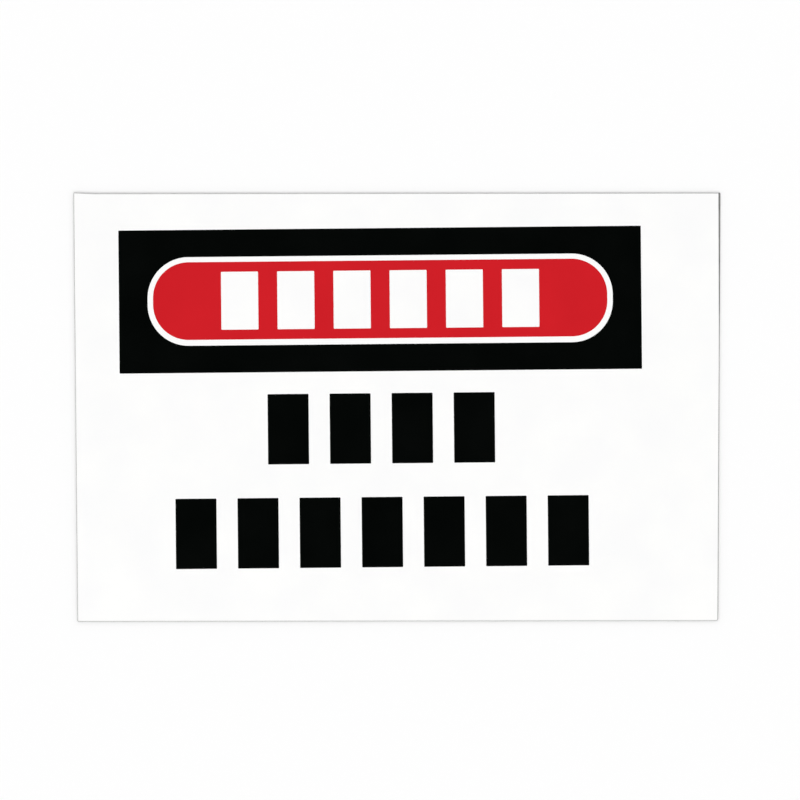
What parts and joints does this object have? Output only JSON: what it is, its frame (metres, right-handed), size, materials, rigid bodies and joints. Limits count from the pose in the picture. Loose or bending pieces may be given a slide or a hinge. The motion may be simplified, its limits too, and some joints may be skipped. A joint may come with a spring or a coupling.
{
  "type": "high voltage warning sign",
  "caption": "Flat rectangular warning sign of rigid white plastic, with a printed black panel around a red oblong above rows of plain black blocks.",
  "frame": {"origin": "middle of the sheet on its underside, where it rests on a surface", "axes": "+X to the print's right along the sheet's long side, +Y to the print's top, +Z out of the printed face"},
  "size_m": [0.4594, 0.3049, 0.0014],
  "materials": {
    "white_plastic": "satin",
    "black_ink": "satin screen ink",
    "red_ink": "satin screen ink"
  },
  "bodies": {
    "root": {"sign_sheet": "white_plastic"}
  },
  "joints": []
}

☆ ☆ ☆ ☆ ☆ ☆ ☆

▶ [SHORT PROBLEM] Reproduce the data, keeping every line exactly the same.

▶ [THE REPLY]
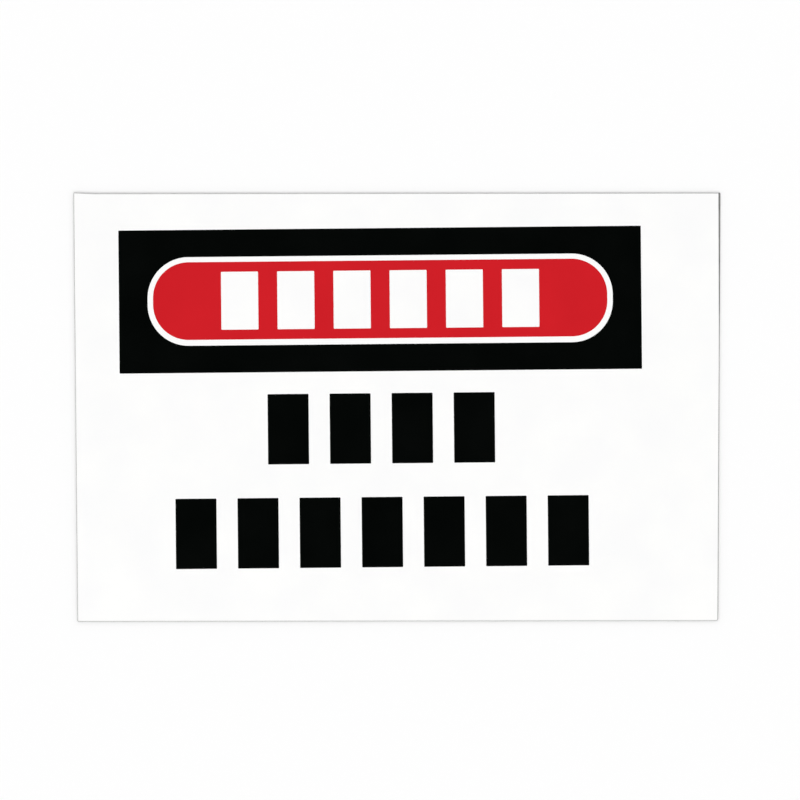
What parts and joints does this object have? Output only JSON: what it is, its frame (metres, right-handed), size, materials, rigid bodies and joints. Limits count from the pose in the picture. Loose or bending pieces may be given a slide or a hinge. The motion may be simplified, its limits too, and some joints may be skipped. A joint may come with a spring or a coupling.
{
  "type": "high voltage warning sign",
  "caption": "Flat rectangular warning sign of rigid white plastic, with a printed black panel around a red oblong above rows of plain black blocks.",
  "frame": {"origin": "middle of the sheet on its underside, where it rests on a surface", "axes": "+X to the print's right along the sheet's long side, +Y to the print's top, +Z out of the printed face"},
  "size_m": [0.4594, 0.3049, 0.0014],
  "materials": {
    "white_plastic": "satin",
    "black_ink": "satin screen ink",
    "red_ink": "satin screen ink"
  },
  "bodies": {
    "root": {"sign_sheet": "white_plastic"}
  },
  "joints": []
}